In spite of a gradual decrease during the 1980s, the city's population began to grow once again with the beginning of the Russian immigration in the 1990s. Currently, Dimona is the third largest city in the Negev, with the population of 31,200 (1995 estimate). About a third of the city's population works in industrial workplaces (chemical plants at the Dead Sea, high-tech[?] companies and textile shops), and another third in the area of services. Due to the introduction of new technologies, many workmen have found themselves fired in the recent years, creating a total unemployment rate of about 10%.
See also Dimona information (in Hebrew) (http://www.boker.org.il/meida/negev/itysirnt/dimona/dimngen.htm)
An Israeli nuclear installation is located about ten kilometers to the south of Dimona, the Negev Nuclear Research Center. Its construction commmenced in 1958, with French assistance. The official reason given by the Israeli and French governments was to build a nuclear reactor to power a "desalination plant", in order to "green the Negev". The purpose of Dimona is widely assumed to be the manufacturing of nuclear weapons, and the majority of defence experts have concluded that it does in fact do that. However, the Israeli government refuses to confirm or deny this publicly, a policy it refers to as "ambiguity".

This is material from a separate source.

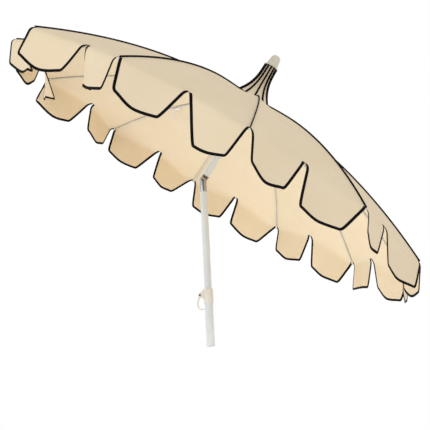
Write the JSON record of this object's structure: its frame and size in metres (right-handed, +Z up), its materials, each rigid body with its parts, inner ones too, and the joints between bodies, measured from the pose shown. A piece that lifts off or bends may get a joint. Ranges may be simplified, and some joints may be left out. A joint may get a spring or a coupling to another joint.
{
  "type": "garden parasol",
  "caption": "Tilting garden parasol with a ribbed canvas canopy, black-bound scalloped edge, gathered neck, cap finial, white telescoping pole with height lock lever and tilt joint.",
  "frame": {"origin": "centre of the pole's flat bottom face", "axes": "+Z up along the pole, the canopy leans towards +X, the tilt hinge lies along +Y"},
  "size_m": [1.5081, 1.74, 1.2043],
  "materials": {
    "canvas": "woven polyester canvas, matt",
    "white_steel": "white powder coat, semi-gloss",
    "chrome_steel": "bright chrome plate",
    "dark_steel": "black oxide steel",
    "zinc_wire": "zinc plated steel wire",
    "rib_steel": "thin white powder coat",
    "white_plastic": "moulded white polypropylene",
    "cap_plastic": "moulded milky polypropylene, slightly translucent",
    "black_rubber": "moulded rubber"
  },
  "bodies": {
    "lower_pole": {"lower_tube": "white_steel", "foot_plug": "black_rubber", "height_collar": "white_plastic", "lock_pin": "dark_steel", "lock_spring": "zinc_wire"},
    "lock_lever": {"lock_lever": "white_plastic", "brake_pad": "black_rubber"},
    "inner_pole": {"inner_pole": "white_steel", "inner_pole_guide": "white_plastic", "tilt_fork": "chrome_steel", "tilt_bolt": "dark_steel", "tilt_spring": "zinc_wire"},
    "tilt_plunger": {"tilt_plunger": "zinc_wire"},
    "upper_pole": {"tilt_tongue": "chrome_steel", "upper_pole": "white_steel", "crown": "white_plastic", "crown_ring": "zinc_wire", "neck_sleeve": "canvas", "neck_disc": "white_plastic", "pole_top_plug": "white_plastic", "finial_screw": "zinc_wire", "finial_cap": "cap_plastic"},
    "runner": {"runner": "white_plastic", "runner_ring": "zinc_wire"},
    "rib_01": {"rib_01": "rib_steel", "canopy_panel_01": "canvas"},
    "rib_02": {"rib_02": "rib_steel", "canopy_panel_02": "canvas"},
    "rib_03": {"rib_03": "rib_steel", "canopy_panel_03": "canvas"},
    "rib_04": {"rib_04": "rib_steel", "canopy_panel_04": "canvas"},
    "rib_05": {"rib_05": "rib_steel", "canopy_panel_05": "canvas"},
    "rib_06": {"rib_06": "rib_steel", "canopy_panel_06": "canvas"},
    "rib_07": {"rib_07": "rib_steel", "canopy_panel_07": "canvas"},
    "rib_08": {"rib_08": "rib_steel", "canopy_panel_08": "canvas"},
    "rib_09": {"rib_09": "rib_steel", "canopy_panel_09": "canvas"},
    "rib_10": {"rib_10": "rib_steel", "canopy_panel_10": "canvas"},
    "rib_11": {"rib_11": "rib_steel", "canopy_panel_11": "canvas"},
    "rib_12": {"rib_12": "rib_steel", "canopy_panel_12": "canvas"},
    "stretcher_01": {"stretcher_01": "rib_steel"},
    "stretcher_02": {"stretcher_02": "rib_steel"},
    "stretcher_03": {"stretcher_03": "rib_steel"},
    "stretcher_04": {"stretcher_04": "rib_steel"},
    "stretcher_05": {"stretcher_05": "rib_steel"},
    "stretcher_06": {"stretcher_06": "rib_steel"},
    "stretcher_07": {"stretcher_07": "rib_steel"},
    "stretcher_08": {"stretcher_08": "rib_steel"},
    "stretcher_09": {"stretcher_09": "rib_steel"},
    "stretcher_10": {"stretcher_10": "rib_steel"},
    "stretcher_11": {"stretcher_11": "rib_steel"},
    "stretcher_12": {"stretcher_12": "rib_steel"}
  },
  "joints": [
    {"name": "lever_pull", "type": "hinge", "parent": "lower_pole", "child": "lock_lever", "pos_m": [-0.032, 0, 0.195], "axis": [0, 1, 0], "range_deg": [0, 20], "stiffness_Nm_per_rad": 0.2, "springref_deg": -5.73},
    {"name": "pole_height", "type": "slide", "parent": "lower_pole", "child": "inner_pole", "axis": [0, 0, 1], "range_m": [-0.09, 0.03]},
    {"name": "plunger_press", "type": "slide", "parent": "inner_pole", "child": "tilt_plunger", "axis": [0, 0, 1], "range_m": [-0.003, 0], "stiffness_N_per_m": 400, "springref_m": 0.004, "deforming": ["tilt_spring"]},
    {"name": "tilt", "type": "hinge", "parent": "inner_pole", "child": "upper_pole", "pos_m": [0, 0, 0.645], "axis": [0, 1, 0], "range_deg": [-33.5, 0]},
    {"name": "runner_slide", "type": "slide", "parent": "upper_pole", "child": "runner", "axis": [0.5519, 0, 0.8339], "range_m": [-0.21693, 0]},
    {"name": "fold", "type": "hinge", "parent": "upper_pole", "child": "rib_01", "pos_m": [0.23201, 0.00725, 0.94653], "axis": [-0.2158, 0.9659, 0.1429], "range_deg": [0, 64], "deforming": ["canopy_panel_01"]},
    {"name": "rib_fold_02", "type": "hinge", "parent": "upper_pole", "child": "rib_02", "pos_m": [0.22597, 0.0198, 0.95053], "axis": [-0.5896, 0.7071, 0.3903], "range_deg": [0, 64.03], "deforming": ["canopy_panel_02"]},
    {"name": "rib_fold_03", "type": "hinge", "parent": "upper_pole", "child": "rib_03", "pos_m": [0.2155, 0.02705, 0.95746], "axis": [-0.8055, 0.2588, 0.5331], "range_deg": [0, 64.03], "deforming": ["canopy_panel_03"]},
    {"name": "rib_fold_04", "type": "hinge", "parent": "upper_pole", "child": "rib_04", "pos_m": [0.20342, 0.02705, 0.96546], "axis": [-0.8055, -0.2588, 0.5331], "range_deg": [0, 64.03], "deforming": ["canopy_panel_04"]},
    {"name": "rib_fold_05", "type": "hinge", "parent": "upper_pole", "child": "rib_05", "pos_m": [0.19295, 0.0198, 0.97239], "axis": [-0.5896, -0.7071, 0.3903], "range_deg": [0, 64.03], "deforming": ["canopy_panel_05"]},
    {"name": "rib_fold_06", "type": "hinge", "parent": "upper_pole", "child": "rib_06", "pos_m": [0.18691, 0.00725, 0.97639], "axis": [-0.2158, -0.9659, 0.1429], "range_deg": [0, 64.03], "deforming": ["canopy_panel_06"]},
    {"name": "rib_fold_07", "type": "hinge", "parent": "upper_pole", "child": "rib_07", "pos_m": [0.18691, -0.00725, 0.97639], "axis": [0.2158, -0.9659, -0.1429], "range_deg": [0, 64.03], "deforming": ["canopy_panel_07"]},
    {"name": "rib_fold_08", "type": "hinge", "parent": "upper_pole", "child": "rib_08", "pos_m": [0.19295, -0.0198, 0.97239], "axis": [0.5896, -0.7071, -0.3903], "range_deg": [0, 64.03], "deforming": ["canopy_panel_08"]},
    {"name": "rib_fold_09", "type": "hinge", "parent": "upper_pole", "child": "rib_09", "pos_m": [0.20342, -0.02705, 0.96546], "axis": [0.8055, -0.2588, -0.5331], "range_deg": [0, 64.03], "deforming": ["canopy_panel_09"]},
    {"name": "rib_fold_10", "type": "hinge", "parent": "upper_pole", "child": "rib_10", "pos_m": [0.2155, -0.02705, 0.95746], "axis": [0.8055, 0.2588, -0.5331], "range_deg": [0, 64.03], "deforming": ["canopy_panel_10"]},
    {"name": "rib_fold_11", "type": "hinge", "parent": "upper_pole", "child": "rib_11", "pos_m": [0.22597, -0.0198, 0.95053], "axis": [0.5896, 0.7071, -0.3903], "range_deg": [0, 64.03], "deforming": ["canopy_panel_11"]},
    {"name": "rib_fold_12", "type": "hinge", "parent": "upper_pole", "child": "rib_12", "pos_m": [0.23201, -0.00725, 0.94653], "axis": [0.2158, 0.9659, -0.1429], "range_deg": [0, 64.03], "deforming": ["canopy_panel_12"]},
    {"name": "stretcher_turn_01", "type": "hinge", "parent": "runner", "child": "stretcher_01", "pos_m": [0.18132, 0.00621, 0.87695], "axis": [-0.2158, 0.9659, 0.1429], "range_deg": [-58.6, 0]},
    {"name": "stretcher_turn_02", "type": "hinge", "parent": "runner", "child": "stretcher_02", "pos_m": [0.17614, 0.01697, 0.88038], "axis": [-0.5896, 0.7071, 0.3903], "range_deg": [-58.6, 0]},
    {"name": "stretcher_turn_03", "type": "hinge", "parent": "runner", "child": "stretcher_03", "pos_m": [0.16717, 0.02318, 0.88632], "axis": [-0.8055, 0.2588, 0.5331], "range_deg": [-58.6, 0]},
    {"name": "stretcher_turn_04", "type": "hinge", "parent": "runner", "child": "stretcher_04", "pos_m": [0.15681, 0.02318, 0.89317], "axis": [-0.8055, -0.2588, 0.5331], "range_deg": [-58.6, 0]},
    {"name": "stretcher_turn_05", "type": "hinge", "parent": "runner", "child": "stretcher_05", "pos_m": [0.14784, 0.01697, 0.89911], "axis": [-0.5896, -0.7071, 0.3903], "range_deg": [-58.6, 0]},
    {"name": "stretcher_turn_06", "type": "hinge", "parent": "runner", "child": "stretcher_06", "pos_m": [0.14266, 0.00621, 0.90254], "axis": [-0.2158, -0.9659, 0.1429], "range_deg": [-58.6, 0]},
    {"name": "stretcher_turn_07", "type": "hinge", "parent": "runner", "child": "stretcher_07", "pos_m": [0.14266, -0.00621, 0.90254], "axis": [0.2158, -0.9659, -0.1429], "range_deg": [-58.6, 0]},
    {"name": "stretcher_turn_08", "type": "hinge", "parent": "runner", "child": "stretcher_08", "pos_m": [0.14784, -0.01697, 0.89911], "axis": [0.5896, -0.7071, -0.3903], "range_deg": [-58.6, 0]},
    {"name": "stretcher_turn_09", "type": "hinge", "parent": "runner", "child": "stretcher_09", "pos_m": [0.15681, -0.02318, 0.89317], "axis": [0.8055, -0.2588, -0.5331], "range_deg": [-58.6, 0]},
    {"name": "stretcher_turn_10", "type": "hinge", "parent": "runner", "child": "stretcher_10", "pos_m": [0.16717, -0.02318, 0.88632], "axis": [0.8055, 0.2588, -0.5331], "range_deg": [-58.6, 0]},
    {"name": "stretcher_turn_11", "type": "hinge", "parent": "runner", "child": "stretcher_11", "pos_m": [0.17614, -0.01697, 0.88038], "axis": [0.5896, 0.7071, -0.3903], "range_deg": [-58.6, 0]},
    {"name": "stretcher_turn_12", "type": "hinge", "parent": "runner", "child": "stretcher_12", "pos_m": [0.18132, -0.00621, 0.87695], "axis": [0.2158, 0.9659, -0.1429], "range_deg": [-58.6, 0]}
  ],
  "couplings": [
    {"joint": "runner_slide", "follows": "fold", "m_per_rad": -0.19411},
    {"joint": "rib_fold_02", "follows": "fold", "ratio": 1},
    {"joint": "rib_fold_03", "follows": "fold", "ratio": 1},
    {"joint": "rib_fold_04", "follows": "fold", "ratio": 1},
    {"joint": "rib_fold_05", "follows": "fold", "ratio": 1},
    {"joint": "rib_fold_06", "follows": "fold", "ratio": 1},
    {"joint": "rib_fold_07", "follows": "fold", "ratio": 1},
    {"joint": "rib_fold_08", "follows": "fold", "ratio": 1},
    {"joint": "rib_fold_09", "follows": "fold", "ratio": 1},
    {"joint": "rib_fold_10", "follows": "fold", "ratio": 1},
    {"joint": "rib_fold_11", "follows": "fold", "ratio": 1},
    {"joint": "rib_fold_12", "follows": "fold", "ratio": 1},
    {"joint": "stretcher_turn_01", "follows": "fold", "ratio": -0.91511},
    {"joint": "stretcher_turn_02", "follows": "fold", "ratio": -0.91511},
    {"joint": "stretcher_turn_03", "follows": "fold", "ratio": -0.91511},
    {"joint": "stretcher_turn_04", "follows": "fold", "ratio": -0.91511},
    {"joint": "stretcher_turn_05", "follows": "fold", "ratio": -0.91511},
    {"joint": "stretcher_turn_06", "follows": "fold", "ratio": -0.91511},
    {"joint": "stretcher_turn_07", "follows": "fold", "ratio": -0.91511},
    {"joint": "stretcher_turn_08", "follows": "fold", "ratio": -0.91511},
    {"joint": "stretcher_turn_09", "follows": "fold", "ratio": -0.91511},
    {"joint": "stretcher_turn_10", "follows": "fold", "ratio": -0.91511},
    {"joint": "stretcher_turn_11", "follows": "fold", "ratio": -0.91511},
    {"joint": "stretcher_turn_12", "follows": "fold", "ratio": -0.91511}
  ]
}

The Dimona reactor went on-line some time between 1962 and 1964, and with the enriched uranium produced there, perhaps together with some enriched uranium outright stolen from the USA, the Israel Defence Forces most probably had their first nuclear weapons ready before the Six-Day War. Although the Israeli government has always claimed it has been used for peaceful purposes, the United States overflew the site with U-2 aircraft to sample the air for radioactive by products.
When the United States intelligence community discovered the purpose of Dimona in the early 1960s, it demanded that Israel agree to international inspections. Israel agreed, but on a condition that US, rather than IAEA, inspectors were used, and that Israel would receive advanced notice of all inspections.
Some claim that because Israel knew the schedule of the inspectors' visits, it was able to hide the alleged purpose of the site (manufacturing of nuclear weapons) from the inspectors, by installing temporary false walls and other devices before each inspection. The inspectors eventually informed the U.S. government that their inspections were useless, due to Israeli restrictions on what areas of the facility they could inspect. In 1969, the United States terminated the inspections.
In 1986, Mordechai Vanunu, a former technican at Dimona, revealed to the media some evidence of Israel's nuclear program. Israeli agents kidnapped him from Italy, drugged him and transported him to Israel, and an Israeli court then tried him in secret on charges of treason and espionage, and sentenced him to eighteen years imprisonment. At the time of Vanuunu's arrest, the Times reported that Israel had material for approximately 20 hydrogen bombs and 200 fission bombs.
Dimona's reactor is currently defended by batteries of Patriot missiles[?] in anticipation of strikes by Iraq.